**Given exercise:** Your answer should consist only of the lines below from the one with "width and depth." through the one with "obj.parent = empty", copied exactly.
====
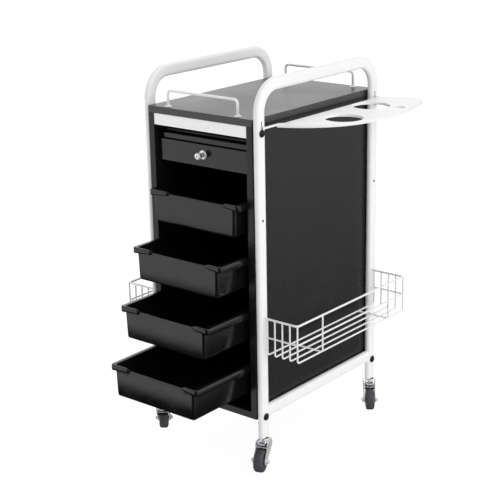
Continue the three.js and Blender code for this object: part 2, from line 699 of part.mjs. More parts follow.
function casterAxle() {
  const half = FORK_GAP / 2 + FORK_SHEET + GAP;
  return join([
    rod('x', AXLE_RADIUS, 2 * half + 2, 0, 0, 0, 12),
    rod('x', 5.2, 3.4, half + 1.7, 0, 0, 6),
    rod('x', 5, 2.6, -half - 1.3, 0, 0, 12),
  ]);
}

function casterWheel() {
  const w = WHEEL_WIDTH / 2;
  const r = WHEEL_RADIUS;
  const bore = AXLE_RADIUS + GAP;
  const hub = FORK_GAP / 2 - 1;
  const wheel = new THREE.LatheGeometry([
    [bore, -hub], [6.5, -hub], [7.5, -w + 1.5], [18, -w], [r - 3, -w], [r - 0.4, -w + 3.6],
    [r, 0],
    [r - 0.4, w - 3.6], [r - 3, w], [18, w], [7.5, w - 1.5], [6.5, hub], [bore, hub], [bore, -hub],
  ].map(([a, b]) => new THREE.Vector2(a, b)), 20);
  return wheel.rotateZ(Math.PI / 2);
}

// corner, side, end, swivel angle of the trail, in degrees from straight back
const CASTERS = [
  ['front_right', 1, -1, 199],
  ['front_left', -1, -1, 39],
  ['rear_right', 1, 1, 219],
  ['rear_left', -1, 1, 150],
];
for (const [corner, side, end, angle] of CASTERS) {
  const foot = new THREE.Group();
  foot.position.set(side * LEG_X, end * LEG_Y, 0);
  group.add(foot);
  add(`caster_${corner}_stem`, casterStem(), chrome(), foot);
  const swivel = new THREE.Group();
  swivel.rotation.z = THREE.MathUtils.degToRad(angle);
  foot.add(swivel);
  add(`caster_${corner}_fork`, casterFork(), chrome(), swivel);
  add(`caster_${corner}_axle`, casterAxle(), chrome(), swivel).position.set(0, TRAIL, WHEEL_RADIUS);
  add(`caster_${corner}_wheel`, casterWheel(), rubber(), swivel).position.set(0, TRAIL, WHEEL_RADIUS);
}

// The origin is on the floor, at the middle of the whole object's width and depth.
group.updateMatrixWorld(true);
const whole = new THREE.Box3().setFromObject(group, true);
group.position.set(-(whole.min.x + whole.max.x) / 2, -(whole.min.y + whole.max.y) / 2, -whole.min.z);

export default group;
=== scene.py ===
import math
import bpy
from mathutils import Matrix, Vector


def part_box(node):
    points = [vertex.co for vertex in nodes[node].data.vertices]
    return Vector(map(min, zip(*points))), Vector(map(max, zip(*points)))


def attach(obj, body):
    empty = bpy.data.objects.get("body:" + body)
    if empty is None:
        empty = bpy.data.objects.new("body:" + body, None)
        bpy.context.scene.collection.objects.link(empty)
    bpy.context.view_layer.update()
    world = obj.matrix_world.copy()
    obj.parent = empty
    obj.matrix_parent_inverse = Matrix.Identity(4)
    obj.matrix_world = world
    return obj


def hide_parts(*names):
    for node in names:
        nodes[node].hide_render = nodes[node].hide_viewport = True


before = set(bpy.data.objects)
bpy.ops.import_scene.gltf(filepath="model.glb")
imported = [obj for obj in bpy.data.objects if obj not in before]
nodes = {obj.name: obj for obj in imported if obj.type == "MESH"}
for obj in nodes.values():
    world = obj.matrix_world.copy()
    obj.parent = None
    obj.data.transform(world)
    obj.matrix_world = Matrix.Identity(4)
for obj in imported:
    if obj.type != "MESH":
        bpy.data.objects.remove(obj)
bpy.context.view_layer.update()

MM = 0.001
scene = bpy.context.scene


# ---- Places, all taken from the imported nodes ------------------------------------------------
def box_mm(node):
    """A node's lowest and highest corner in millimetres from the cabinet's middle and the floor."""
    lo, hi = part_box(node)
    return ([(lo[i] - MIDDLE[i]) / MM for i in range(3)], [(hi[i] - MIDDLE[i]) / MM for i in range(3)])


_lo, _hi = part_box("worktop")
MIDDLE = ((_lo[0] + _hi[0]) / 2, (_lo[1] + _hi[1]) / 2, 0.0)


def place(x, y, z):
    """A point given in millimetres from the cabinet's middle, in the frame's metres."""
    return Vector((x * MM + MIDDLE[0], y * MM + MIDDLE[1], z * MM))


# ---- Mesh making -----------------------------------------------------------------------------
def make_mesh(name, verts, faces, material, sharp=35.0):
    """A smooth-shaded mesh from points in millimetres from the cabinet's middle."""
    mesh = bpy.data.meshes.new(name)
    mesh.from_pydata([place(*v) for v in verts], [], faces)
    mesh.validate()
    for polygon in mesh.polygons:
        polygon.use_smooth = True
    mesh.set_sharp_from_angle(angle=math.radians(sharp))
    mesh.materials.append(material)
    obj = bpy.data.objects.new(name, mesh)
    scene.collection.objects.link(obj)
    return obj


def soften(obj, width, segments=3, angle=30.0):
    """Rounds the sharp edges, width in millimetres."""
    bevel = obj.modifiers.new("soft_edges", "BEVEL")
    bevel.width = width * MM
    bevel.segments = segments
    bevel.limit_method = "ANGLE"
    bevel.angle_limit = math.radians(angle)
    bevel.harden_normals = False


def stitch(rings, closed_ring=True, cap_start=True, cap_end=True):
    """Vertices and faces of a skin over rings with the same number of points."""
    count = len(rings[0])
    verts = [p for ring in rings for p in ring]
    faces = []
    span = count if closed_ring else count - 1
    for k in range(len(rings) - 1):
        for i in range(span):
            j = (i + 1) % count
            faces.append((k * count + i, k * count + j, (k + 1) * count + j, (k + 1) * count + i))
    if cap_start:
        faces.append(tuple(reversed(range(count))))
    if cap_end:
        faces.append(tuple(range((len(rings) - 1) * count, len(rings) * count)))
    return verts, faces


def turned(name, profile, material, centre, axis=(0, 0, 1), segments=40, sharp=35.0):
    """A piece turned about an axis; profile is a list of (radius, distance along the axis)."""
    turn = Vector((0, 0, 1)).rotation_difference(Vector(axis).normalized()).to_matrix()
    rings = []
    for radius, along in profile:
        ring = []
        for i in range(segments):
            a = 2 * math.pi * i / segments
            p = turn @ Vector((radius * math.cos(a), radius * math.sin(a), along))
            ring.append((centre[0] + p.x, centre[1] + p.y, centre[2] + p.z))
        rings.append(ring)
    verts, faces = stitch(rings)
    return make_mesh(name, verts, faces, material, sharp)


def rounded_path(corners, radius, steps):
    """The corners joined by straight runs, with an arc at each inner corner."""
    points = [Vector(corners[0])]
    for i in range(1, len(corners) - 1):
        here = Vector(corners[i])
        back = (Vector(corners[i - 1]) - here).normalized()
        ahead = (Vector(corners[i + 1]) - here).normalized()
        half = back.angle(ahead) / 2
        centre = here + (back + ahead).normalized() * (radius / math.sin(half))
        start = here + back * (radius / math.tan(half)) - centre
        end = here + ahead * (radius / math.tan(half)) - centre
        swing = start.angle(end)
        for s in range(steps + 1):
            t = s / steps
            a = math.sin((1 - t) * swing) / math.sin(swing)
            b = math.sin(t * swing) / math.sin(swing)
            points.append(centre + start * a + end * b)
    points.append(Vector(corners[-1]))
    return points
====
**Task answer:**
// The origin is on the floor, at the middle of the whole object's width and depth.
group.updateMatrixWorld(true);
const whole = new THREE.Box3().setFromObject(group, true);
group.position.set(-(whole.min.x + whole.max.x) / 2, -(whole.min.y + whole.max.y) / 2, -whole.min.z);

export default group;
=== scene.py ===
import math
import bpy
from mathutils import Matrix, Vector


def part_box(node):
    points = [vertex.co for vertex in nodes[node].data.vertices]
    return Vector(map(min, zip(*points))), Vector(map(max, zip(*points)))


def attach(obj, body):
    empty = bpy.data.objects.get("body:" + body)
    if empty is None:
        empty = bpy.data.objects.new("body:" + body, None)
        bpy.context.scene.collection.objects.link(empty)
    bpy.context.view_layer.update()
    world = obj.matrix_world.copy()
    obj.parent = empty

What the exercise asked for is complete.